# YOUR GOAL
Copy exactly, and only, the lines from the line containing "bpy.data.objects.remove(obj)" through the last line of the records below, both included.

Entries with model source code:
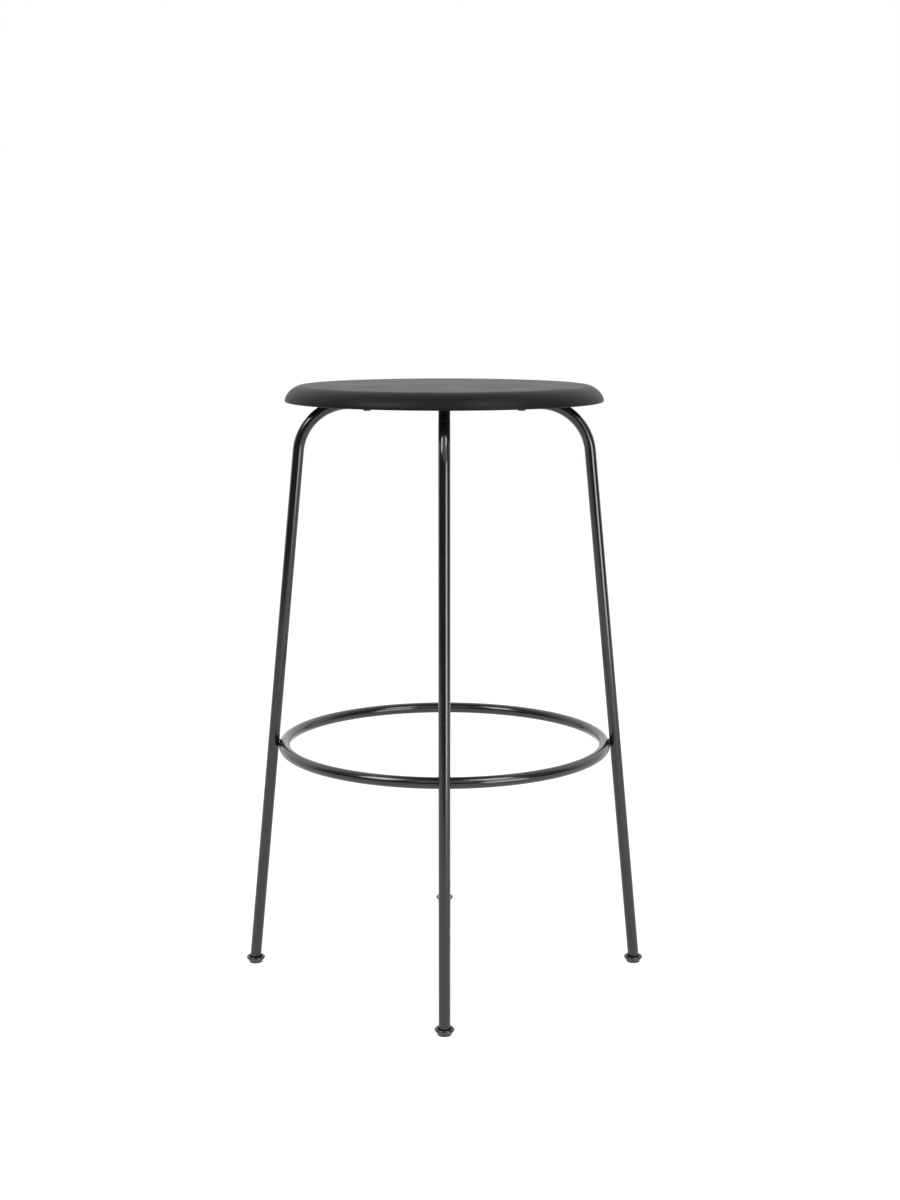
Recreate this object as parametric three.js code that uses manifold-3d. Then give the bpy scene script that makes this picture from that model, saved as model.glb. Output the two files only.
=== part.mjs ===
// Bar stool: a round padded seat on four bent tube legs, with a ring footrest welded inside
// the legs and a small tilting glide under each leg.
// Millimetres, +Z up, origin on the floor under the middle of the seat.
// The front leg points along -Y and the right leg along +X.

import * as THREE from 'three';
import { mergeVertices } from 'three/addons/utils/BufferGeometryUtils.js';
import Module from 'manifold-3d';

const wasm = await Module();
wasm.setup();

// Driving dimensions.
const STOOL_HEIGHT = 740;
const SEAT_RADIUS = 195.4;
const SEAT_DEPTH = 20.8;          // middle of the crown down to the lowest line of the rim
const CROWN_RISE = 1;             // middle of the crown above the start of the rounded edge
const EDGE_SPAN = 20;             // width of the rounded upper edge
const EDGE_POWER = 1.65;          // superellipse exponent of that edge
const RIM_ROUND = 1.5;
const TUBE_RADIUS = 7;
const TUBE_WALL = 1.5;
const TUBE_RECESS = 4.15;         // top of the leg tubes above the lowest line of the rim
const LEG_SPREAD = 243.9;         // leg axis from the middle of the stool, at floor level
const LEG_SLOPE = 0.0971;         // inward travel of a leg for each unit of height
const BEND_RADIUS = 64.3;
const RING_HEIGHT = 289.7;
const SCREW_CIRCLE = 95;          // seat screws from the middle of the stool
const BALL_HEIGHT = 9.5;          // ball joint of a glide above the floor
const GLIDE_RIM_RADIUS = 11.8;
const PIECE_GAP = 0.3;            // clearance between pieces that touch

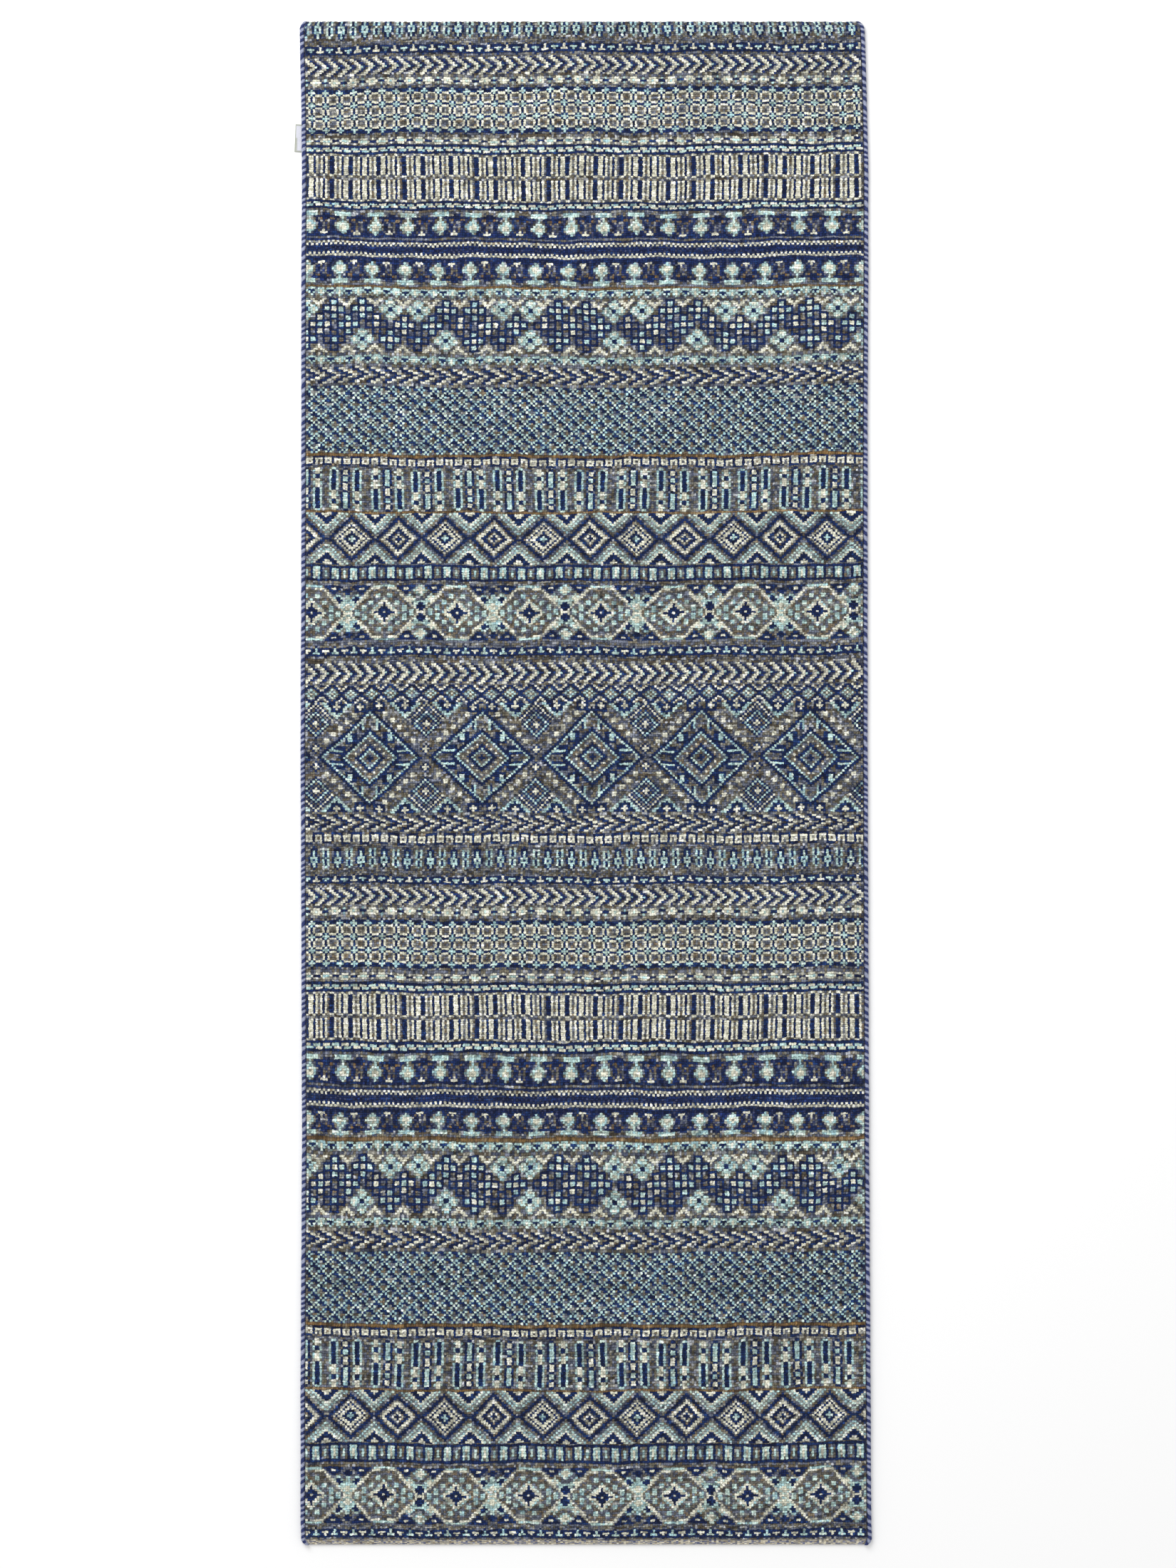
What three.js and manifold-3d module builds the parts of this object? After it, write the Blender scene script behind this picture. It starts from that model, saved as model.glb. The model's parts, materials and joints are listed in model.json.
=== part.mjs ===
// Runner rug: knotted wool pile on a woven foundation, cord edges bound with overcast yarn,
// flat-woven ends turned under and sewn down, and a blank folded tape label at one side.
// Millimetres, +Z up. The rug lies on z = 0 with its length along Y, and the origin is the
// middle of its underside. It folds pile inwards across two lines, into a middle and two ends.
import * as THREE from "three";
import { mergeVertices } from "three/addons/utils/BufferGeometryUtils.js";
import Module from "manifold-3d";

// Driving dimensions.
const rugLength = 2150;
const rugWidth = 800;
const foundationThickness = 3;
const pileHeight = 8;
const pileShoulder = 3; // width of the worn slope along the pile's long sides
const pileShoulderDrop = 1.6;
const cordRadius = 2;
const overcastWall = 1.2;
const hemThickness = 1.5;
const hemTurnUnder = 28;
const threadWidth = 0.9;
const threadHeight = 0.5;
const threadAboveFloor = 0.15;
const stitchInset = 4; // from a sewn edge to the middle of its stitching
const labelLength = 39;
const labelReach = 10;
const labelTabWidth = 14;
const labelThickness = 1;
const labelFromEnd = 164; // from the rug's end to the label's middle
const labelHingeGap = 0.8; // from the rug's side to the line where the label turns
const foldedEndsGap = 18; // between the two ends when both are folded in
const touchGap = 0.3; // between pieces that touch
const cordSides = 12;

// The pile's bands, each named for its main motif, from the rug's +Y end to its -Y end.
const pileBands = {
  top: ["pile_top_rings", "pile_top_lattice"],
  middle: ["pile_speckle", "pile_octagons", "pile_diamonds", "pile_tallies"],
  bottom: ["pile_bottom_speckle", "pile_bottom_octagons"],
};

// Sizes that follow from them.
const overcastRadius = cordRadius + touchGap + overcastWall;
const selvedgeX = rugWidth / 2 - overcastRadius;
const selvedgeZ = labelThickness + touchGap + overcastRadius;
const fieldHalfWidth = rugWidth / 2 - 2 * overcastRadius - touchGap;
const endY = rugLength / 2;
const foldY = (endY + foldedEndsGap / 2) / 2;
const fieldEndY = endY - hemThickness - touchGap;
const pileBottom = foundationThickness + touchGap;
const pileTop = foundationThickness + pileHeight + touchGap;
const hemInnerY = endY - hemTurnUnder;
const grooveHalf = threadWidth / 2 + touchGap;
const grooveTop = threadAboveFloor + threadHeight + touchGap;
const labelY = endY - labelFromEnd;
const labelHingeX = -(rugWidth / 2 + labelHingeGap);
const labelTabInnerX = -rugWidth / 2 + labelTabWidth;
const labelStitchX = labelTabInnerX - stitchInset;

const colours = {
  pile: 0x55658f,
  foundation: 0xb9b09a,
  cord: 0xd6cdb6,
  overcast: 0x3a4470,
  hem: 0xc9bfa6,
  thread: 0xded6c2,
  label: 0xc7c8cc,
};

const wasm = await Module();
wasm.setup();

const group = new THREE.Group();

function addMesh(name, geometry, colour) {
  const material = new THREE.MeshStandardMaterial({ color: colour, roughness: 0.95, metalness: 0 });
  const mesh = new THREE.Mesh(geometry, material);
  mesh.name = name;
  group.add(mesh);
}

function outline(points) {
  return new THREE.Shape(points.map(([x, y]) => new THREE.Vector2(x, y)));
}

// A section drawn in X and Z, run along Y from y0 to y1.
function alongY(section, y0, y1) {
  const turn = new THREE.Matrix4().makeBasis(
    new THREE.Vector3(1, 0, 0),
    new THREE.Vector3(0, 0, 1),
    new THREE.Vector3(0, -1, 0),
  );
  const length = Math.abs(y1 - y0);
  const solid = new THREE.ExtrudeGeometry(section, {
    depth: length,
    bevelEnabled: false,
    curveSegments: cordSides,
  });
  return solid.applyMatrix4(turn).translate(0, Math.max(y0, y1), 0);
}

// A section drawn in Y and Z, run along X across halfWidth each side of the middle.
function alongX(section, halfWidth) {
  const turn = new THREE.Matrix4().makeBasis(
    new THREE.Vector3(0, 1, 0),
    new THREE.Vector3(0, 0, 1),
    new THREE.Vector3(1, 0, 0),
  );
  const solid = new THREE.ExtrudeGeometry(section, { depth: 2 * halfWidth, bevelEnabled: false });
  return solid.applyMatrix4(turn).translate(-halfWidth, 0, 0);
}

function toManifold(geometry) {
  const bare = geometry.clone();
  bare.deleteAttribute("normal");
  bare.deleteAttribute("uv");
  const merged = mergeVertices(bare, 1e-4);
  return new wasm.Manifold(
    new wasm.Mesh({
      numProp: 3,
      vertProperties: merged.attributes.position.array,
      triVerts: new Uint32Array(merged.index.array),
    }),
  );
}

function cut(geometry, tool) {
  const made = toManifold(geometry).subtract(toManifold(tool)).getMesh();
  const result = new THREE.BufferGeometry();
  result.setAttribute("position", new THREE.BufferAttribute(made.vertProperties, 3));
  result.setIndex(new THREE.BufferAttribute(made.triVerts, 1));
  return result;
}

// The three lengths of the rug: side is +1 at the +Y end, -1 at the -Y end and 0 in the middle.
// start is the edge at or nearest the middle of the rug, and end the one furthest from it.
const panels = [
  { name: "middle", side: 0, start: -foldY + touchGap / 2, end: foldY - touchGap / 2 },
  { name: "top", side: 1, start: foldY + touchGap / 2, end: endY },
  { name: "bottom", side: -1, start: -foldY - touchGap / 2, end: -endY },
];

// The woven foundation. At each end it is thinner underneath, where the hem is turned under it.
function foundationGeometry(panel) {
  if (panel.side === 0) {
    const length = panel.end - panel.start;
    const block = new THREE.BoxGeometry(2 * fieldHalfWidth, length, foundationThickness);
    return block.translate(0, 0, foundationThickness / 2);
  }
  const stepY = panel.side * (hemInnerY - touchGap);
  const outerY = panel.side * fieldEndY;
  const stepZ = hemThickness + touchGap;
  const section = outline([
    [panel.start, 0],
    [stepY, 0],
    [stepY, stepZ],
    [outerY, stepZ],
    [outerY, foundationThickness],
    [panel.start, foundationThickness],
  ]);
  return alongX(section, fieldHalfWidth);
}

// The label's sewn tab lies in a shallow pocket under the foundation.
function labelPocket() {
  const width = labelTabInnerX + touchGap + fieldHalfWidth + overcastRadius;
  const depth = labelThickness + touchGap;
  const pocket = new THREE.BoxGeometry(width, labelLength + 2 * touchGap, 2 * depth);
  return pocket.translate(labelTabInnerX + touchGap - width / 2, labelY, 0);
}

for (const panel of panels) {
  const whole = foundationGeometry(panel);
  const geometry = panel.name === "top" ? cut(whole, labelPocket()) : whole;
  addMesh("foundation_" + panel.name, geometry, colours.foundation);
}

// The knotted pile: one block for each band, with its long sides worn to a slope.
const pileSection = outline([
  [-fieldHalfWidth, pileBottom],
  [fieldHalfWidth, pileBottom],
  [fieldHalfWidth, pileTop - pileShoulderDrop],
  [fieldHalfWidth - pileShoulder, pileTop],
  [-fieldHalfWidth + pileShoulder, pileTop],
  [-fieldHalfWidth, pileTop - pileShoulderDrop],
]);

for (const panel of panels) {
  const reach = panel.side === 0 ? panel.end : panel.side * fieldEndY;
  const high = Math.max(panel.start, reach);
  const low = Math.min(panel.start, reach);
  const names = pileBands[panel.name];
  const bandLength = (high - low) / names.length;
  names.forEach((name, i) => {
    const upper = high - i * bandLength - (i > 0 ? touchGap / 2 : 0);
    const lower = high - (i + 1) * bandLength + (i < names.length - 1 ? touchGap / 2 : 0);
    addMesh(name, alongY(pileSection, lower, upper), colours.pile);
  });
}

// The side edges: a cord along each side, inside a sleeve of overcast yarn.
for (const [sideName, x] of [["left", -selvedgeX], ["right", selvedgeX]]) {
  const cord = new THREE.Shape();
  cord.absarc(x, selvedgeZ, cordRadius, 0, 2 * Math.PI);
  const sleeve = new THREE.Shape();
  sleeve.absarc(x, selvedgeZ, overcastRadius, 0, 2 * Math.PI);
  const bore = new THREE.Path();
  bore.absarc(x, selvedgeZ, cordRadius + touchGap, 0, 2 * Math.PI);
  sleeve.holes.push(bore);
  for (const panel of panels) {
    const name = sideName + "_" + panel.name;
    addMesh("edge_cord_" + name, alongY(cord, panel.start, panel.end), colours.cord);
    addMesh("overcasting_" + name, alongY(sleeve, panel.start, panel.end), colours.overcast);
  }
}

// The flat-woven hems: each covers the rug's end and runs back under it, with a groove below
// for the row of stitches that holds it.
for (const panel of panels.slice(1)) {
  const stitchY = hemInnerY + stitchInset;
  const hem = outline(
    [
      [hemInnerY, 0],
      [stitchY - grooveHalf, 0],
      [stitchY - grooveHalf, grooveTop],
      [stitchY + grooveHalf, grooveTop],
      [stitchY + grooveHalf, 0],
      [endY, 0],
      [endY, foundationThickness],
      [endY - hemThickness, foundationThickness],
      [endY - hemThickness, hemThickness],
      [hemInnerY, hemThickness],
    ].map(([y, z]) => [panel.side * y, z]),
  );
  addMesh("hem_" + panel.name, alongX(hem, fieldHalfWidth), colours.hem);
  const stitches = new THREE.BoxGeometry(2 * fieldHalfWidth, threadWidth, threadHeight);
  stitches.translate(0, panel.side * stitchY, threadAboveFloor + threadHeight / 2);
  addMesh("hem_stitching_" + panel.name, stitches, colours.thread);
}

// The label: a tab sewn under the left side, and a free flap that turns up beside the edge.
const tab = outline([
  [-rugWidth / 2 - touchGap, 0],
  [labelStitchX - grooveHalf, 0],
  [labelStitchX - grooveHalf, grooveTop - touchGap],
  [labelStitchX + grooveHalf, grooveTop - touchGap],
  [labelStitchX + grooveHalf, 0],
  [labelTabInnerX, 0],
  [labelTabInnerX, labelThickness],
  [-rugWidth / 2 - touchGap, labelThickness],
]);
const labelStart = labelY - labelLength / 2;
const labelEnd = labelY + labelLength / 2;
addMesh("label_tab", alongY(tab, labelStart, labelEnd), colours.label);

const labelThread = new THREE.BoxGeometry(
  threadWidth,
  labelLength - stitchInset,
  threadHeight - touchGap,
);
labelThread.translate(labelStitchX, labelY, threadAboveFloor + (threadHeight - touchGap) / 2);
addMesh("label_stitches", labelThread, colours.thread);

const flap = new THREE.Shape();
const flapRound = labelThickness / 2;
flap.moveTo(labelHingeX - touchGap, 0);
flap.lineTo(labelHingeX - touchGap, labelThickness);
flap.lineTo(-rugWidth / 2 - labelReach + flapRound, labelThickness);
flap.absarc(
  -rugWidth / 2 - labelReach + flapRound,
  flapRound,
  flapRound,
  Math.PI / 2,
  (3 * Math.PI) / 2,
);
addMesh("label_flap", alongY(flap, labelStart, labelEnd), colours.label);

export default group;
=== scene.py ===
import json
import math

import bmesh
import bpy
import numpy as np
from mathutils import Matrix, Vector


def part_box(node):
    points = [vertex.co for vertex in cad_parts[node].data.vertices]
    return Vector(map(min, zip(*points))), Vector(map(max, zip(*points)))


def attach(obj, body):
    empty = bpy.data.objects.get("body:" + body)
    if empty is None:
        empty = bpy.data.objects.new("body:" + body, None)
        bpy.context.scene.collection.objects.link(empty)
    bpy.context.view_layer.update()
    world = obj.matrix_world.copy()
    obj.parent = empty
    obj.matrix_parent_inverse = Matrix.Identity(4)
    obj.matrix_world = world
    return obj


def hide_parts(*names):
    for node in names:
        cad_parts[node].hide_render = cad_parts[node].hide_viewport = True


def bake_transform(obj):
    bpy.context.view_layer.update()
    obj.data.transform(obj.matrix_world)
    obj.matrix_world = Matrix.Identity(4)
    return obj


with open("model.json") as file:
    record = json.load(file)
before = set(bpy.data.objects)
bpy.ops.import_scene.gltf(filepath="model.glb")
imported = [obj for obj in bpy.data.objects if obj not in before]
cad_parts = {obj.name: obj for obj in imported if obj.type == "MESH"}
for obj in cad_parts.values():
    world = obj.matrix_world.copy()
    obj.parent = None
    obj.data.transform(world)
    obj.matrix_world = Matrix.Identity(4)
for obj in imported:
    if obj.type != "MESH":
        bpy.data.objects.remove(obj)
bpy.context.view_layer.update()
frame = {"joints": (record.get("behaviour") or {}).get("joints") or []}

mm = 0.001
touchGap = 0.3 * mm  # between pieces that touch
draws = np.random.default_rng(47)

print("camera, floor and light")

stage = {
    "cameraHeight": 5.231,
    "cameraAcross": 0.004,
    "cameraAlong": -0.001,
    "lens": 85,
    "floorSize": 30.0,
    "floorShade": 0.96,
    "skyStrength": 0.75,
    "lampPower": 115,
    "lampSize": 3.0,
    "lampPlace": (-1.5, 2.3, 3.2),
}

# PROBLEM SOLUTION
        bpy.data.objects.remove(obj)
bpy.context.view_layer.update()
frame = {"joints": (record.get("behaviour") or {}).get("joints") or []}

mm = 0.001
touchGap = 0.3 * mm  # between pieces that touch
draws = np.random.default_rng(47)

print("camera, floor and light")

stage = {
    "cameraHeight": 5.231,
    "cameraAcross": 0.004,
    "cameraAlong": -0.001,
    "lens": 85,
    "floorSize": 30.0,
    "floorShade": 0.96,
    "skyStrength": 0.75,
    "lampPower": 115,
    "lampSize": 3.0,
    "lampPlace": (-1.5, 2.3, 3.2),
}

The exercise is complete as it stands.